If the guy is nice - as you think he is - he will get it and not hold a grudge against you etc.
Good luck.
User deleted comment
18d
Thank you for all of your time and details here. Helped me understand more.
I have zero doubt that if you let him know "I'm feeling violated and you need to stop poking me continuously." either firmly in words or by your words (I mean saying no and why - because I am moving on) then violations will stop. Pin a "No bondary crossing" meme on your chat msg app.
Since you two are local and get along well, I would urge you to give following a serious thought though:
We were both grieving over past relationships. I needed xyz. I communicted that. He is now showing change in behavior. If I give him a second chance what does that mean for me?

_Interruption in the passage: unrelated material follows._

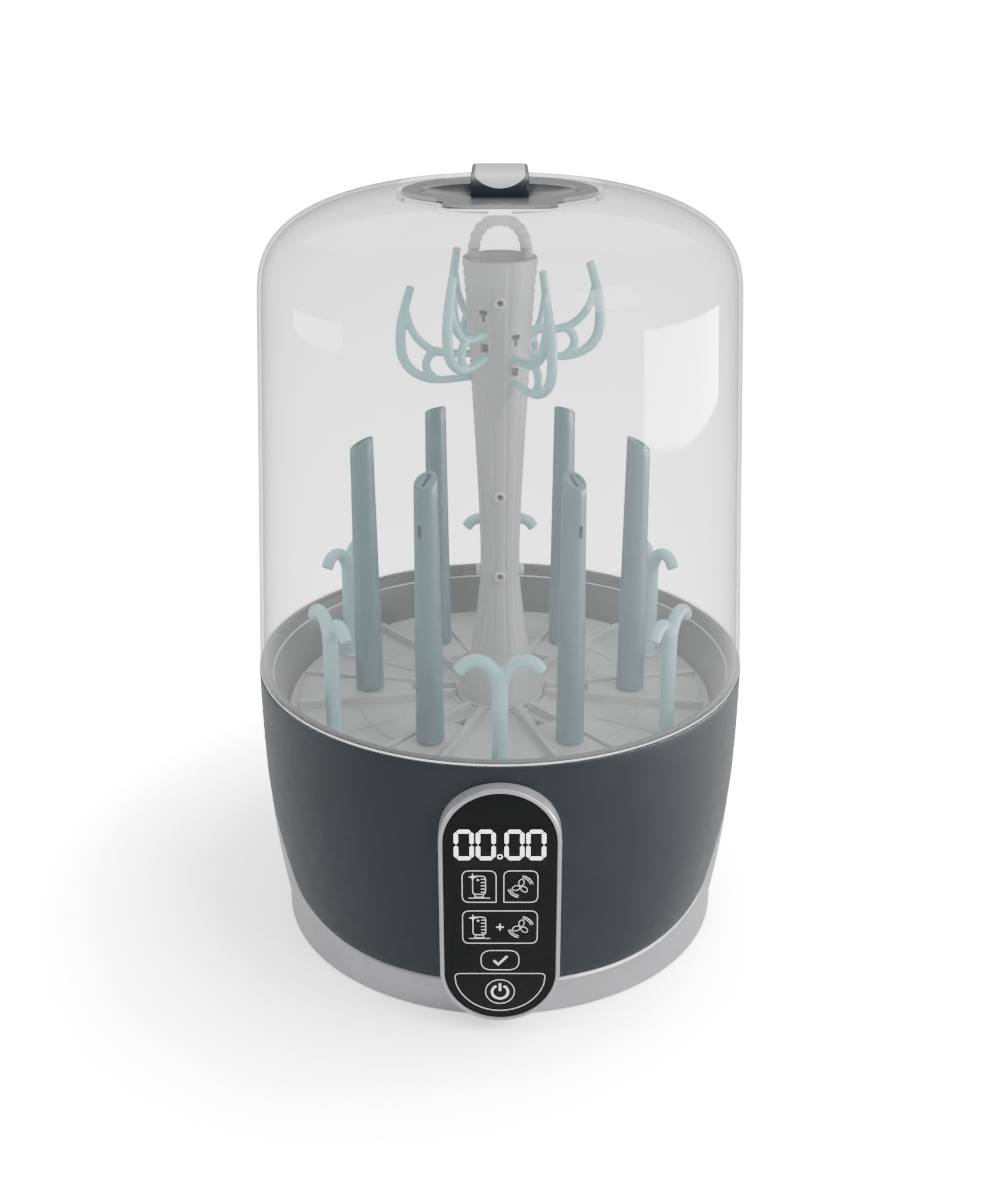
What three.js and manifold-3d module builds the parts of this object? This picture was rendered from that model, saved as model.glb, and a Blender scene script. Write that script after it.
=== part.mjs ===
// Countertop baby-bottle steriliser and dryer: a clear domed lid over a drying rack, on a round base
// that holds the water bowl, the heaters, the fan and the control panel.
// Millimetres, +Z up. The origin is on the base's axis, at the worktop. The control panel faces -Y.
import * as THREE from "three";
import { mergeVertices } from "three/addons/utils/BufferGeometryUtils.js";
import Module from "manifold-3d";

const wasm = await Module();
wasm.setup();

// ---------------------------------------------------------------- driving dimensions
const GAP = 0.3; // clearance left between pieces that touch
const ROUND = 36; // sides of a large round piece

const RIM_R = 134.5; // outer radius of the base at its rim
const RIM_Z = 154.3; // height of the base's rim
const BASE_TAPER = 12.3; // how much the base's curve narrows towards the worktop
const BASE_CURVE = 2.7; // how late that taper sets in
const BASE_FOOT_R = 125; // the base gets no narrower than this
const BASE_LOW = 0.5; // underside of the plinth
const WALL = 2.6; // moulded wall of the base
const TRIM_INSET = 0.6; // how far the silver plinth lies inside the slate surface
const RIM_INNER = 130.3; // inner radius of the rim
const PLINTH_Z = 22.6; // top of the plinth at the front and the back
const WING_Z = 104; // top of the plinth's wing on each side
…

No person is a static thing in this world. This guy is showing signs of change.
But it's your call. And that's how it should be. Always.
I apologize. I went through your previous posts AFTER replying to you above that it may help you give a second chance to this guy.
If this is the guy having trouble in the sex area (5 mo ago) OR "Pete" (blogger who asked his followers to reach out to you) then you just leave on read (best so you know where their mental state is), or block, or call authorities.
Hope one of those solutions work out for you.
Stay safe.
Why did you offer friendship and hang out with him so much afterward a breakup? This makes no sense and seems like you could have been toying with this man’s emotions intentionally.
User deleted comment
18d
You met on a dating app with the intention of dating. You have come to the conclusion dating isn’t a good fit. Do you honestly think this man wants to hang out everyday just because?
This is a textbook example of why offering friendship as a soft landing seldom works.... When there's obvious attraction on one side it's not really a friendship. It's a person hovering in orbit hoping for more which is not in good faith.
The way friendship works after dating is when both people decide that there isn't chemistry or attraction but they like each other as people and continue platonically that obviously wasn't the case here.
So yeah you need to break it off and go no contact.